--- BEGIN Raw data ---

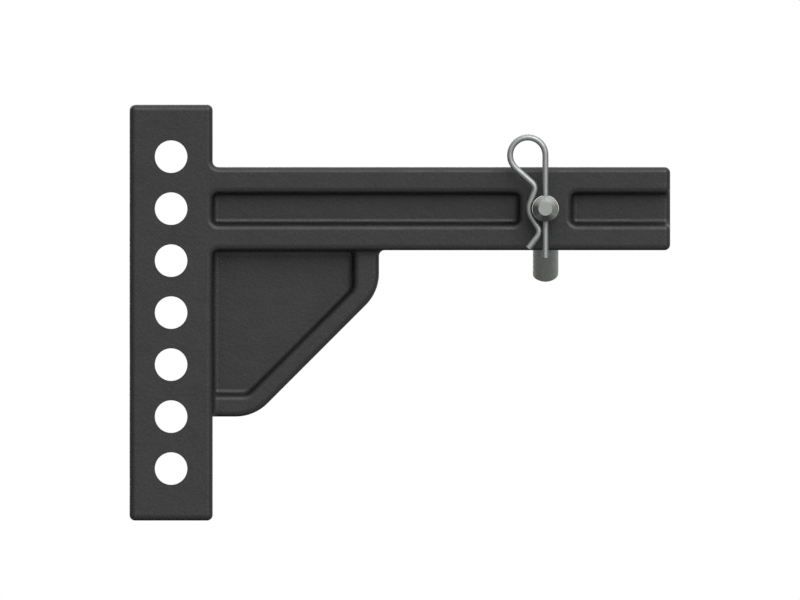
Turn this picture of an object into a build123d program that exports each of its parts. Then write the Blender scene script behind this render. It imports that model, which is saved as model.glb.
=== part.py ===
from build123d import *
import os
from math import cos, radians, sin, sqrt

os.makedirs("parts", exist_ok=True)

# Adjustable hitch shank with its bent hitch pin and spring clip, in millimetres.
# The origin is where the shank's centre line crosses the pin hole. +X runs along the shank to
# the end that goes into the receiver, +Z is up, and the clip is fitted on the -Y side.

# Forging as a whole
forging_thickness = 50.8  # bar and shank are flush with each other on both sides
edge_radius = 3.5  # every outer and inner edge of the forging is blended to this radius

# Upright bar
bar_width = 50.8
bar_height = 254.0
bar_rise = 63.5  # top of the bar above the shank's centre line

# Bolt holes in the bar
hole_count = 7
hole_pitch = 31.75
hole_diameter = 19.84  # clears a 19.05 mm bolt

# Shank
shank_height = 50.8
pin_to_bar = 203.2  # centre of the pin hole to the bar
pin_to_end = 76.2  # centre of the pin hole to the free end
pin_land = 31.75  # full-thickness block left round the pin hole
shank_web = 25.4  # thickness between the floors of opposite pockets
flange_height = 15.875

# Gusset between the bar and the shank's underside
gusset_reach = 101.6  # along the shank, from the bar
gusset_drop = 101.6  # down the bar, from the shank's underside
gusset_slope = 76.2  # height of the 45 degree edge, as wide as it is high
gusset_corner_radius = 27.4
gusset_thickness = 31.75
gusset_web = 12.7
rim_front_width = 15.6
rim_slope_width = 12.2
rim_foot_width = 13.4
gusset_floor_radius = 3.9  # corners of the flat pocket floor

# Hitch pin
pin_diameter = 15.875
pin_bore_clearance = 0.4  # on the diameter
pin_usable_length = 76.2  # from the start of the bend to the clip
nose_reach = 12.0  # from the clip's plane to the tip
nose_taper_length = 4.5
nose_flat_diameter = 8.5
bend_radius = 16.0  # to the pin's centre line
handle_angle = 50.0  # between the handle and the pin's axis
handle_length = 52.6  # from the corner of the two centre lines to the handle's end
handle_chamfer = 1.1

# Spring clip
wire_diameter = 3.76
cross_hole_clearance = 0.64  # on the diameter
grip_gap = 0.15  # between the bowed leg and the pin
loop_radius = 10.8  # to the wire's centre line
loop_rise = 32.7  # centre of the loop above the pin's axis
straight_leg_drop = 30.4  # end of the straight leg below the pin's axis
loop_end_angle = 228.0  # where the wire leaves the loop, counted from +X
grip_start_angle = 159.0  # where the bowed leg starts to follow the pin
grip_end_angle = 212.0  # and where it stops
upper_crest_radius = 5.0
lower_crest_radius = 5.5
lower_crest_drop = 14.24  # corner of the leg's lower bend below the pin's axis
tail_heading = -127.5
tail_drop = 24.4  # cut end of the bowed leg below the pin's axis
wire_end_chamfer = 0.4

# Places that follow from the sizes above
half_thickness = forging_thickness / 2
bar_face = -pin_to_bar
bar_middle = (bar_face - bar_width / 2, bar_rise - bar_height / 2)
shank_middle = ((pin_to_end - pin_to_bar) / 2, 0)
underside = -shank_height / 2
gusset_front = bar_face + gusset_reach
gusset_foot = underside - gusset_drop
pin_bore_diameter = pin_diameter + pin_bore_clearance
bend_start = pin_usable_length / 2
clip_plane = -pin_usable_length / 2 - wire_diameter / 2
nose_tip = clip_plane - nose_reach


def heading_vector(angle):
    """Unit vector at an angle from the first axis of the working plane."""
    return Vector(cos(radians(angle)), sin(radians(angle)))


def meeting_point(start, heading, other_start, other_heading):
    """Where two straight runs in the working plane cross."""
    along = heading_vector(heading)
    across = heading_vector(other_heading)
    gap = other_start - start
    turn = along.X * across.Y - along.Y * across.X
    distance = (gap.X * across.Y - gap.Y * across.X) / turn
    return start + along * distance


# Hitch shank: bar, shank and gusset forged in one piece
with BuildPart() as hitch_shank:
    with BuildSketch(Plane.XZ):
        with Locations(bar_middle):
            Rectangle(bar_width, bar_height)
        with Locations(shank_middle):
            Rectangle(pin_to_bar + pin_to_end, shank_height)
    extrude(amount=half_thickness, both=True)

    # Gusset, drawn back into the bar and the shank so that the three are one body
    with BuildSketch(Plane.XZ) as gusset_outline:
        with BuildLine():
            Polyline(
                (bar_face - bar_width / 2, 0),
                (gusset_front, 0),
                (gusset_front, gusset_foot + gusset_slope),
                (gusset_front - gusset_slope, gusset_foot),
                (bar_face - bar_width / 2, gusset_foot),
                close=True,
            )
        make_face()
        slope_corners = (
            gusset_outline.vertices().group_by(Axis.X)[-1].sort_by(Axis.Y)[0],
            gusset_outline.vertices().group_by(Axis.Y)[0].sort_by(Axis.X)[-1],
        )
        fillet(slope_corners, gusset_corner_radius)
    extrude(amount=gusset_thickness / 2, both=True)

    # Pockets, the same on both sides
    pocket_front = gusset_front - rim_front_width
    pocket_foot = gusset_foot + rim_foot_width
    slope_rise = gusset_foot + gusset_slope - gusset_front + rim_slope_width * sqrt(2)
    for side in (-1, 1):
        with BuildSketch(Plane.XZ.offset(side * shank_web / 2)):
            with Locations((bar_face, 0)):
                Rectangle(
                    pin_to_bar - pin_land / 2,
                    shank_height - 2 * flange_height,
                    align=(Align.MIN, Align.CENTER),
                )
            with Locations((pin_land / 2, 0)):
                Rectangle(
                    pin_to_end,
                    shank_height - 2 * flange_height,
                    align=(Align.MIN, Align.CENTER),
                )
        extrude(amount=side * half_thickness, mode=Mode.SUBTRACT)

        with BuildSketch(Plane.XZ.offset(side * gusset_web / 2)) as gusset_pocket:
            with BuildLine():
                Polyline(
                    (bar_face, underside),
                    (pocket_front, underside),
                    (pocket_front, pocket_front + slope_rise),
                    (pocket_foot - slope_rise, pocket_foot),
                    (bar_face, pocket_foot),
                    close=True,
                )
            make_face()
            pocket_corners = (
                gusset_pocket.vertices().group_by(Axis.X)[-1].sort_by(Axis.Y)[0],
                gusset_pocket.vertices().group_by(Axis.Y)[0].sort_by(Axis.X)[-1],
            )
            fillet(pocket_corners, gusset_floor_radius + edge_radius)
        extrude(amount=side * gusset_thickness / 2, mode=Mode.SUBTRACT)

    fillet(hitch_shank.edges(), edge_radius)

    # The gusset's foot meets the bar square, with no blend under it
    with BuildSketch(Plane.XZ):
        with Locations((bar_face, gusset_foot)):
            Rectangle(gusset_reach, 2 * edge_radius, align=(Align.MIN, Align.MAX))
    extrude(amount=half_thickness, both=True, mode=Mode.SUBTRACT)

    # Bolt holes and pin hole, drilled after forging, so their rims are sharp
    with BuildSketch(Plane.XZ):
        with Locations(bar_middle):
            with GridLocations(hole_pitch, hole_pitch, 1, hole_count):
                Circle(hole_diameter / 2)
        Circle(pin_bore_diameter / 2)
    extrude(amount=half_thickness, both=True, mode=Mode.SUBTRACT)

# Hitch pin: one bent bar with a tapered nose and a cross hole for the clip
with BuildPart() as hitch_pin:
    bend_corner = bend_start + bend_radius * sin(radians(handle_angle)) / (
        1 + cos(radians(handle_angle))
    )
    handle_end = Vector(bend_corner, 0) + heading_vector(-handle_angle) * handle_length
    with BuildLine(Plane.YZ) as pin_line:
        FilletPolyline(
            (nose_tip, 0),
            (bend_corner, 0),
            (handle_end.X, handle_end.Y),
            radius=bend_radius,
        )
    with BuildSketch(Plane(origin=pin_line.line @ 0, z_dir=pin_line.line % 0)):
        Circle(pin_diameter / 2)
    sweep()
    nose_rim = hitch_pin.edges().group_by(Axis.Y)[0]
    chamfer(nose_rim, nose_taper_length, (pin_diameter - nose_flat_diameter) / 2)
    handle_rim = hitch_pin.faces().sort_by(Axis.Z)[0].edges()
    chamfer(handle_rim, handle_chamfer)
    with BuildSketch(Plane.XY):
        with Locations((0, clip_plane)):
            Circle((wire_diameter + cross_hole_clearance) / 2)
    extrude(amount=pin_diameter, both=True, mode=Mode.SUBTRACT)

# Spring clip: one length of round wire bent in a plane across the pin
with BuildPart() as spring_clip:
    grip_radius = (pin_diameter + wire_diameter) / 2 + grip_gap
    loop_centre = Vector(-loop_radius, loop_rise)
    loop_end = loop_centre + heading_vector(loop_end_angle) * loop_radius
    grip_start = heading_vector(grip_start_angle) * grip_radius
    grip_end = heading_vector(grip_end_angle) * grip_radius
    upper_crest = meeting_point(loop_end, loop_end_angle + 90, grip_start, grip_start_angle + 90)
    belly = meeting_point(grip_start, grip_start_angle + 90, grip_end, grip_end_angle + 90)
    foot_run = heading_vector(grip_end_angle + 90)
    lower_crest = grip_end - foot_run * ((lower_crest_drop + grip_end.Y) / foot_run.Y)
    tail_run = heading_vector(tail_heading)
    tail_end = lower_crest - tail_run * ((tail_drop + lower_crest.Y) / tail_run.Y)
    with BuildLine(Plane.XZ.offset(-clip_plane)) as clip_line:
        Line((0, -straight_leg_drop), (0, loop_rise))
        CenterArc((loop_centre.X, loop_centre.Y), loop_radius, 0, loop_end_angle)
        FilletPolyline(
            (loop_end.X, loop_end.Y),
            (upper_crest.X, upper_crest.Y),
            (belly.X, belly.Y),
            (lower_crest.X, lower_crest.Y),
            (tail_end.X, tail_end.Y),
            radius=(upper_crest_radius, grip_radius, lower_crest_radius),
        )
    with BuildSketch(Plane(origin=clip_line.line @ 0, z_dir=clip_line.line % 0)):
        Circle(wire_diameter / 2)
    sweep()
    cut_ends = spring_clip.faces().filter_by(GeomType.PLANE).edges()
    chamfer(cut_ends, wire_end_chamfer)

hitch_shank.part.label = "hitch_shank"
hitch_pin.part.label = "hitch_pin"
spring_clip.part.label = "spring_clip"

export_step(hitch_shank.part, "parts/hitch_shank.step")
export_step(hitch_pin.part, "parts/hitch_pin.step")
export_step(spring_clip.part, "parts/spring_clip.step")
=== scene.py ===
"""Studio scene of an adjustable hitch shank with its bent hitch pin and spring clip.

The file is laid out as an add-on and run as a script. Lengths are in metres unless a name says
otherwise. +X runs along the shank to the receiver, +Z is up, and the clip is on the -Y side.
"""

import math

import bpy
from mathutils import Matrix, Vector


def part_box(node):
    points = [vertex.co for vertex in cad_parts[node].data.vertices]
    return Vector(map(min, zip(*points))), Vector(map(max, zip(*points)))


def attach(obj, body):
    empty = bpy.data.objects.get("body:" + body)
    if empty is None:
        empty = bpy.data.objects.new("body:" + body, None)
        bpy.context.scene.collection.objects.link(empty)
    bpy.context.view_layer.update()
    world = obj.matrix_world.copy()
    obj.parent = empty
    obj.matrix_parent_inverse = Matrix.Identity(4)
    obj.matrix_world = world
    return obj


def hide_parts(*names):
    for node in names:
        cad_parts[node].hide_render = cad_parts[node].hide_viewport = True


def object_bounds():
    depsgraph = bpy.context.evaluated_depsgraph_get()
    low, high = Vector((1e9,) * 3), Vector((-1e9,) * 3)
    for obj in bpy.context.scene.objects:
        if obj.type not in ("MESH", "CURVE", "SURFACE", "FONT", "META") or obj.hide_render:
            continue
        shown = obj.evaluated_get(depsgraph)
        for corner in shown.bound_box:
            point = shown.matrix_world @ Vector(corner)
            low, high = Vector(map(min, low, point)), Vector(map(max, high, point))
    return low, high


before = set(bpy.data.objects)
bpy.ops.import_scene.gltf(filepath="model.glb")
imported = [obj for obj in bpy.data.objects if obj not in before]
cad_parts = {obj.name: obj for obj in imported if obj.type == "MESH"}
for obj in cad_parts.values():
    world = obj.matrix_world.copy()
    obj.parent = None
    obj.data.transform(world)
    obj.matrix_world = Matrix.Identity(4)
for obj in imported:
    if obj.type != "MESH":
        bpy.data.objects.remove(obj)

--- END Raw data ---

Goal:
Only the lines from the one containing "tail_end = lower_crest" through the one containing "bpy.context.scene.collection.objects.link(empty)" are to be reproduced, exactly as they appear.

Expected answer:
    tail_end = lower_crest - tail_run * ((tail_drop + lower_crest.Y) / tail_run.Y)
    with BuildLine(Plane.XZ.offset(-clip_plane)) as clip_line:
        Line((0, -straight_leg_drop), (0, loop_rise))
        CenterArc((loop_centre.X, loop_centre.Y), loop_radius, 0, loop_end_angle)
        FilletPolyline(
            (loop_end.X, loop_end.Y),
            (upper_crest.X, upper_crest.Y),
            (belly.X, belly.Y),
            (lower_crest.X, lower_crest.Y),
            (tail_end.X, tail_end.Y),
            radius=(upper_crest_radius, grip_radius, lower_crest_radius),
        )
    with BuildSketch(Plane(origin=clip_line.line @ 0, z_dir=clip_line.line % 0)):
        Circle(wire_diameter / 2)
    sweep()
    cut_ends = spring_clip.faces().filter_by(GeomType.PLANE).edges()
    chamfer(cut_ends, wire_end_chamfer)

hitch_shank.part.label = "hitch_shank"
hitch_pin.part.label = "hitch_pin"
spring_clip.part.label = "spring_clip"

export_step(hitch_shank.part, "parts/hitch_shank.step")
export_step(hitch_pin.part, "parts/hitch_pin.step")
export_step(spring_clip.part, "parts/spring_clip.step")
=== scene.py ===
"""Studio scene of an adjustable hitch shank with its bent hitch pin and spring clip.

The file is laid out as an add-on and run as a script. Lengths are in metres unless a name says
otherwise. +X runs along the shank to the receiver, +Z is up, and the clip is on the -Y side.
"""

import math

import bpy
from mathutils import Matrix, Vector


def part_box(node):
    points = [vertex.co for vertex in cad_parts[node].data.vertices]
    return Vector(map(min, zip(*points))), Vector(map(max, zip(*points)))


def attach(obj, body):
    empty = bpy.data.objects.get("body:" + body)
    if empty is None:
        empty = bpy.data.objects.new("body:" + body, None)
        bpy.context.scene.collection.objects.link(empty)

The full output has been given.